The IRS's new policy requires DeFi brokers to adhere to traditional securities rules, sparking disputes with crypto industry representatives.
Background of Updated Rules
Updated rules released by the IRS on December 27 direct certain "DeFi brokers" to function like traditional finance institutions by collecting user activity data and reporting on crypto proceeds. These regulations affect "front-end" DeFi operators managing websites for accessing web3 platforms like decentralized exchanges.
Crypto Industry's Reaction
The crypto industry has disagreed with digital assets being subjected to existing securities laws. The IRS and the Treasury Department jointly opposed this view. Industry representatives argue that most DeFi protocols find it challenging to comply with securities laws, risking user privacy. Digital asset advocacy groups, like The Blockchain Association, promised "aggressive action" against IRS policies, suggesting congressional lobbying and perhaps litigation.

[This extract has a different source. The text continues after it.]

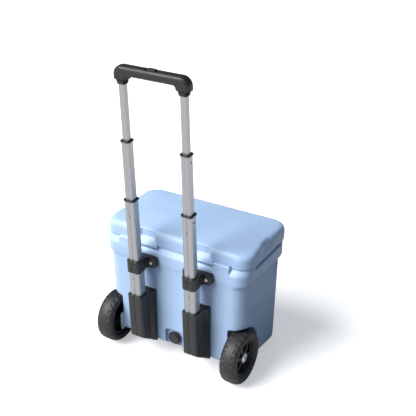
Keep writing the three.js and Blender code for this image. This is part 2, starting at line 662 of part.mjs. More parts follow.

Future of Disputes and Actions
Without active opposition, the latest rules are set to be enacted by January 1, 2027. Industry participants have previously fought against the agency’s initial tax proposal. Consensys Attorney Bill Hughes predicts continued resistance, stating, “The outgoing administration isn’t leaving quietly. The fight continues.”
The IRS's new guidelines for DeFi brokers are causing significant concern within the crypto industry. The push for more suitable regulation continues.